▶ **Problem statement**
Begin with the line that contains "Model this object", end with the line that contains "# X runs along", and extract exactly that stretch of lines.

▶ **Raw data**

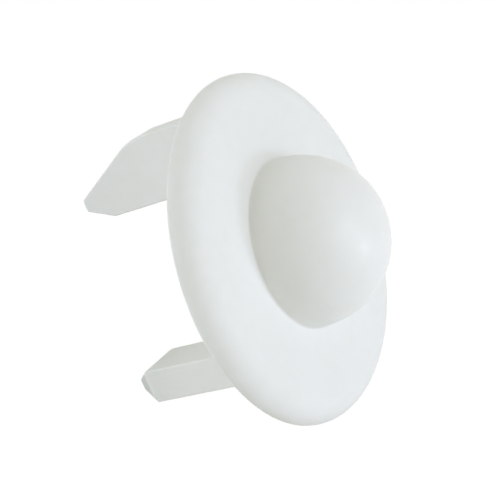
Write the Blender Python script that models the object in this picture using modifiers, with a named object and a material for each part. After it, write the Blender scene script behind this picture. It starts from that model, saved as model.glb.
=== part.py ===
...
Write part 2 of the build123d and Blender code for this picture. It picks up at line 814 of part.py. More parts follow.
---
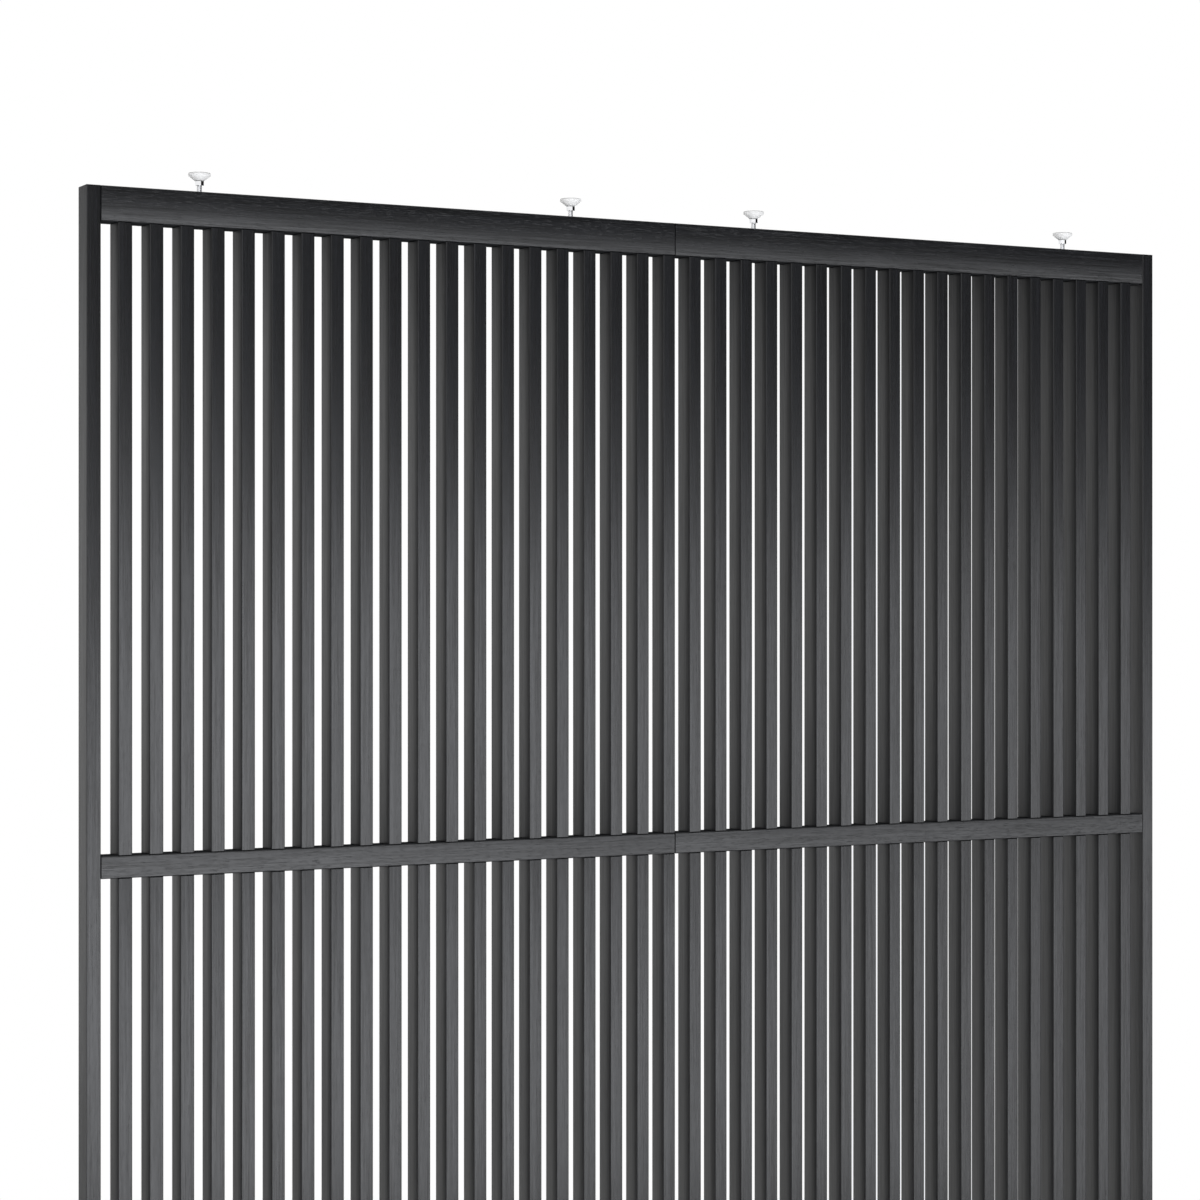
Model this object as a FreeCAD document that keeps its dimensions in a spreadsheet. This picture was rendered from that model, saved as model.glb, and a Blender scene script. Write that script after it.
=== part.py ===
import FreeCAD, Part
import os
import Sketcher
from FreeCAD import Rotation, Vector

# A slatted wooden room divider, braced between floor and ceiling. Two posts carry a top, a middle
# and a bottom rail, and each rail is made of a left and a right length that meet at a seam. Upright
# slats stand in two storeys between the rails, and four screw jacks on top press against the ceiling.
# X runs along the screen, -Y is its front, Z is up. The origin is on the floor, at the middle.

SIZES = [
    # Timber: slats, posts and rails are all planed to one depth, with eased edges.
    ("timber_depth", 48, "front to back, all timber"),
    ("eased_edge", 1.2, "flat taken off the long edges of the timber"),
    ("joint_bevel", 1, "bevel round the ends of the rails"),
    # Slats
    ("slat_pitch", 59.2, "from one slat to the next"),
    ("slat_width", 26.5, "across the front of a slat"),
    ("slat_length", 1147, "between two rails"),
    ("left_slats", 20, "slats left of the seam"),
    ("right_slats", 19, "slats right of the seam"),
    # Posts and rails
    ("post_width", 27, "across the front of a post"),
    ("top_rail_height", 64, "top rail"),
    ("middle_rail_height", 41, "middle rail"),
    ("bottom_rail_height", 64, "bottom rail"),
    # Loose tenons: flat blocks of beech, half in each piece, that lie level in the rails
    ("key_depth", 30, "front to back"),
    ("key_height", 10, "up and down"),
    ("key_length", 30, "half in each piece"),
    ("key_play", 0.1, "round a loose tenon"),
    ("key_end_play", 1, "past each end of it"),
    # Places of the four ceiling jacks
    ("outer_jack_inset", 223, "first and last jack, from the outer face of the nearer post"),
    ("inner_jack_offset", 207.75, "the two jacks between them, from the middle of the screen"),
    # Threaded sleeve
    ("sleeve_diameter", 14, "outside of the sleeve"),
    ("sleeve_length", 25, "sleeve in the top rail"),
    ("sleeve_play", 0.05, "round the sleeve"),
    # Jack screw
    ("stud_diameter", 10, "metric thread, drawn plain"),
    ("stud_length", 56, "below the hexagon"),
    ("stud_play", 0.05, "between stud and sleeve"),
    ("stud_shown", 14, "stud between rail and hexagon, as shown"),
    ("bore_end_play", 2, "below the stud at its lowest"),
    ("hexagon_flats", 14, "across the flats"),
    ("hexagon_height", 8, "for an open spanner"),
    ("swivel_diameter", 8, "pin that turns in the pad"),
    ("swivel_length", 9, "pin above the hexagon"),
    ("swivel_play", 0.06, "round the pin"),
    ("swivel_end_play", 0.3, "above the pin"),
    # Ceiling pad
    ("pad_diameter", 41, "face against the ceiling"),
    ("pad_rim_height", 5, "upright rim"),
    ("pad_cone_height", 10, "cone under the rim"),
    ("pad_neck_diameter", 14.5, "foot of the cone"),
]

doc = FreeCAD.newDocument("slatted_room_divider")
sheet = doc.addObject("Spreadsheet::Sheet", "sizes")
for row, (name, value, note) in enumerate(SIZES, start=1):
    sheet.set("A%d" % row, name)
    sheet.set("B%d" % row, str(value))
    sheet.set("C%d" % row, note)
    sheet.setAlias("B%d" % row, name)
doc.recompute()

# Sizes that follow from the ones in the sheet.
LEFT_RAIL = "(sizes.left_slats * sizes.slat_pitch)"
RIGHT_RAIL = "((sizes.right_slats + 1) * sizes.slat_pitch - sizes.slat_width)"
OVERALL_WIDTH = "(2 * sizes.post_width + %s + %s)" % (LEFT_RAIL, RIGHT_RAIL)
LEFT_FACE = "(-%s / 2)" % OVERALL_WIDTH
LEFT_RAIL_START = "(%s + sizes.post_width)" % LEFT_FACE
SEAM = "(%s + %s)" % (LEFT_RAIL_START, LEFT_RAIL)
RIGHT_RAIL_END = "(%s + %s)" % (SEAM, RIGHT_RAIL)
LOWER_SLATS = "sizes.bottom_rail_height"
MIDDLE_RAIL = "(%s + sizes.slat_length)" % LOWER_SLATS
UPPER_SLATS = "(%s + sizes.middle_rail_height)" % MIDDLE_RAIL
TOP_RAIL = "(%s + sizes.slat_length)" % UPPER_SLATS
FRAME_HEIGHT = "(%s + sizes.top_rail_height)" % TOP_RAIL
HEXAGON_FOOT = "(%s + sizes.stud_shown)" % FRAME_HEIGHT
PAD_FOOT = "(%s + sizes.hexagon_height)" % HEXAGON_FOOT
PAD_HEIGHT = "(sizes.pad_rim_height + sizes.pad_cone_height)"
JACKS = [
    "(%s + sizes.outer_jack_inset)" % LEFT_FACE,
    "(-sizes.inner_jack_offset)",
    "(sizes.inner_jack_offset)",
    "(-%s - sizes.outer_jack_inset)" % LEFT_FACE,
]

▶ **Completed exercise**
Model this object as a FreeCAD document that keeps its dimensions in a spreadsheet. This picture was rendered from that model, saved as model.glb, and a Blender scene script. Write that script after it.
=== part.py ===
import FreeCAD, Part
import os
import Sketcher
from FreeCAD import Rotation, Vector

# A slatted wooden room divider, braced between floor and ceiling. Two posts carry a top, a middle
# and a bottom rail, and each rail is made of a left and a right length that meet at a seam. Upright
# slats stand in two storeys between the rails, and four screw jacks on top press against the ceiling.
# X runs along the screen, -Y is its front, Z is up. The origin is on the floor, at the middle.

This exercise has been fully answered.